Brooklyn resident Jackie Summers called his photo “my America.”
“With the climate that we’re living in – politically right now – there are elements that are trying to divide us,” he told PIX11 News. “This should be how every day should be - we shouldn’t have to think whether or not someone worships the same God, looks the same way.”
After sharing it on social media on Easter Sunday, the photo hit viral status and the reception — for the most part — was positive until a few days later when the tide had turned.
“[Wednesday] morning I woke up and looked at my Twitter, a lot of white nationalists, and there’s no other word to put it but Nazis, were threatening violence and were threatening my life,” he said.
“I think there are people who are threatened by the idea that oppressed people could work together to solve problems,” Summers explained. “If we work together, we’re pretty much unstoppable and that’s upsetting to certain folks and that’s OK.”

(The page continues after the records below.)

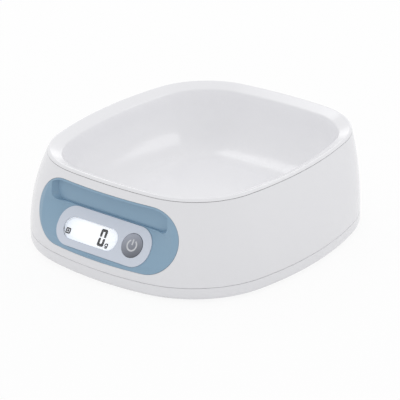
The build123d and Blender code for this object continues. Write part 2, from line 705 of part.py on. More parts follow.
def main_board():
    sketch = RectangleRounded(BOARD_WIDTH, BOARD_HEIGHT, BOARD_CORNER)
    for x, up in corners(BOARD_POST_X, BOARD_POST_UP):
        sketch -= Pos(x, up) * Circle(BOARD_SCREW_DIAMETER / 2 + PANEL_FIT)
    return in_panel_frame(single(slab(sketch, BOARD_BACK, BOARD_FRONT)))


def controller_chip():
    """Chip under its round cap of resin, on the board's back."""
    sketch = Pos(CHIP_X, 0) * Circle(CHIP_DIAMETER / 2)
    chip = slab(sketch, BOARD_BACK - CHIP_HEIGHT, BOARD_BACK)
    chip = fillet(chip.faces().sort_by(Axis.Z)[0].edges(), CHIP_ROUND)
    return in_panel_frame(single(chip))


def wire_socket():
    width, height, depth = SOCKET_SIZE
    sketch = Pos(SOCKET_X, 0) * Rectangle(width, height)
    return in_panel_frame(single(slab(sketch, BOARD_BACK - depth, BOARD_BACK)))


def board_screws():
    screws = []
    for x, up in corners(BOARD_POST_X, BOARD_POST_UP):
        shank = Pos(x, up) * Circle(BOARD_SCREW_DIAMETER / 2)
        head = Pos(x, up) * Circle(BOARD_SCREW_HEAD / 2)
        screw = slab(shank, BOARD_BACK, BOARD_BACK + BOARD_SCREW_LENGTH)
        screw += slab(head, BOARD_BACK - BOARD_SCREW_HEAD_HEIGHT, BOARD_BACK)
        screws.append(in_panel_frame(single(screw)))
    return group(screws)


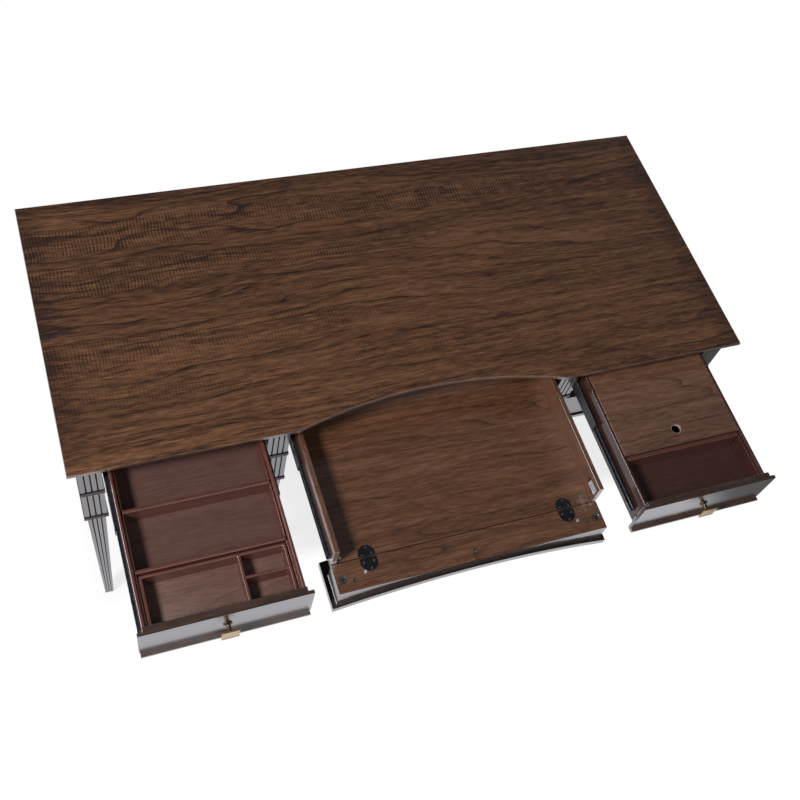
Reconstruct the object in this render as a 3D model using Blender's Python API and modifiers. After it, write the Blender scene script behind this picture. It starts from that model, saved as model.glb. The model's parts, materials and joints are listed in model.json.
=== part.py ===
"""A kneehole computer desk on fluted, tapered legs, with its three drawers pulled out.

Units are metres, +X right, +Y back, +Z up, and the desk stands on z = 0.  The middle drawer is
a keyboard drawer whose concave front drops open on two hinges.  Every drawer rides on a pair of
three-piece telescopic slides.
"""
import math

import bmesh
import bpy
from mathutils import Matrix

# Desk top
top_length = 1.6256
top_depth = 0.7112
top_height = 0.768
top_thickness = 0.015
top_edge_step = 0.0035          # how far the lower layer of the edge is set in
top_edge_layer = 0.0055         # height of that lower layer
top_edge_round = 0.002
curve_half_width = 0.325        # half of the concave stretch of the front edge
curve_depth = 0.048
curve_steps = 24

# Clearances
gap = 0.0003                    # between pieces that touch
weld = 0.00001
overrun = 0.002                 # how far a cutter passes the face it cuts

# Legs
leg_size = 0.050
leg_setback_side = 0.020        # top's end to the outer leg
leg_setback_front = 0.023       # top's edge to the leg, front and back
inner_leg_x = 0.361             # centre of the legs beside the kneehole
band_height = 0.012
band_proud = 0.002
upper_band_drop = 0.127         # top's underside to the band's middle
lower_band_drop = 0.247
shoulder_size = 0.041           # top of the taper
foot_size = 0.021
flutes = 3                      # on each face
flute_width = 0.0035
flute_depth = 0.0028
band_seat_share = 0.3           # how deep a block is sunk into its band, of the band's height

# Aprons and rails
apron_thickness = 0.020
apron_setback = 0.015           # leg face to apron face
apron_play = 0.001              # upper bands to the aprons' lower edges
panel_margin = 0.005            # runner strip to the lower edge of the panels beside the kneehole
rail_height = 0.0175
rail_width = 0.030
rail_setback = 0.010            # leg face to rail face
rail_lap = 0.036                # how far the rail runs into the outer legs
runner_margin = 0.003           # height of a runner strip past its slide
runner_proud = 0.002            # strips beside the kneehole, past the legs' faces
lower_rail_height = 0.108
lower_rail_thickness = 0.020
lower_rail_setback = 0.002

# Telescopic slides
slide_height = 0.035
slide_inner_height = 0.017      # height of the drawer member
slide_space = 0.0128            # drawer side to case wall
slide_steel = 0.0013
slide_play = 0.0005             # between one member and the next
slide_web_play = 0.0012         # between the webs of the two outer members
slide_lag = 0.036               # middle member's end behind the drawer member's, when shut

# Drawer fronts
front_height = 0.1107
front_head_play = 0.0025        # front to the rail above it
front_play = 0.0008             # front to the legs and to their bands
lip_thickness = 0.008           # outer, wider layer of a side drawer's front
front_core = 0.010              # inner layer, as wide as the box
ledge_height = 0.010
ledge_reach = 0.009
ledge_flat_share = 0.45         # upright part of the ledge, of its height
ledge_steps = 4

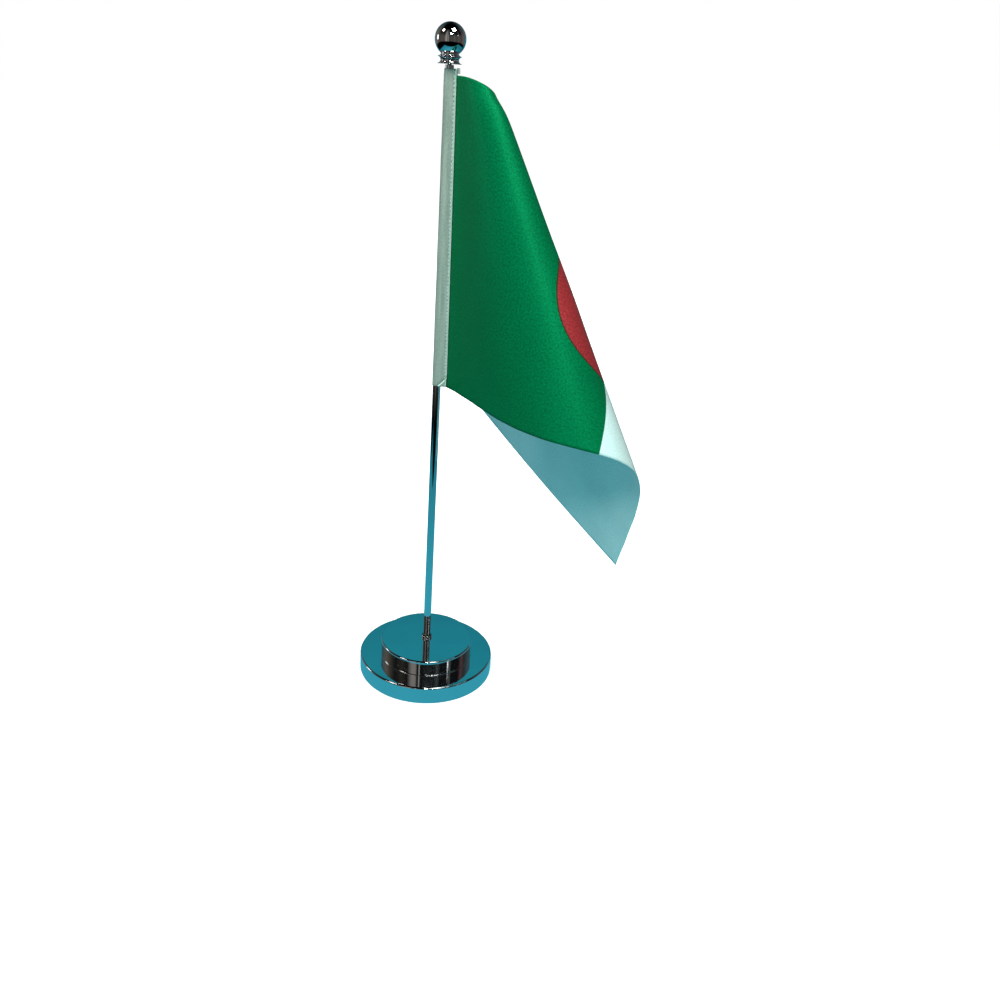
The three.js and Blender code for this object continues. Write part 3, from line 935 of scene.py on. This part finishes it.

Summers, who is a contributing writer for the “Good Men Project” — a blog that addresses social issues pertaining to masculinity – has been the target of cyber trolls in the past. That experience left him unfazed by the recent threats where he didn’t even report them to Facebook or Twitter.
Summers did, however, take note of how a simple gesture of decency has become such an anomaly in our modern world.
But in the diverse city of New York, according to him, not so much.
“It's something I think New Yorkers don’t think twice about,” he said. “We don’t think twice about being decent to folks as long as we’re getting where we’re going on time.”
Despite the threats of violence, Summers says he will continue to use social media as a tool to spread positivity and as for the haters who continue to troll him, the plan is to “delete, block, repeat.”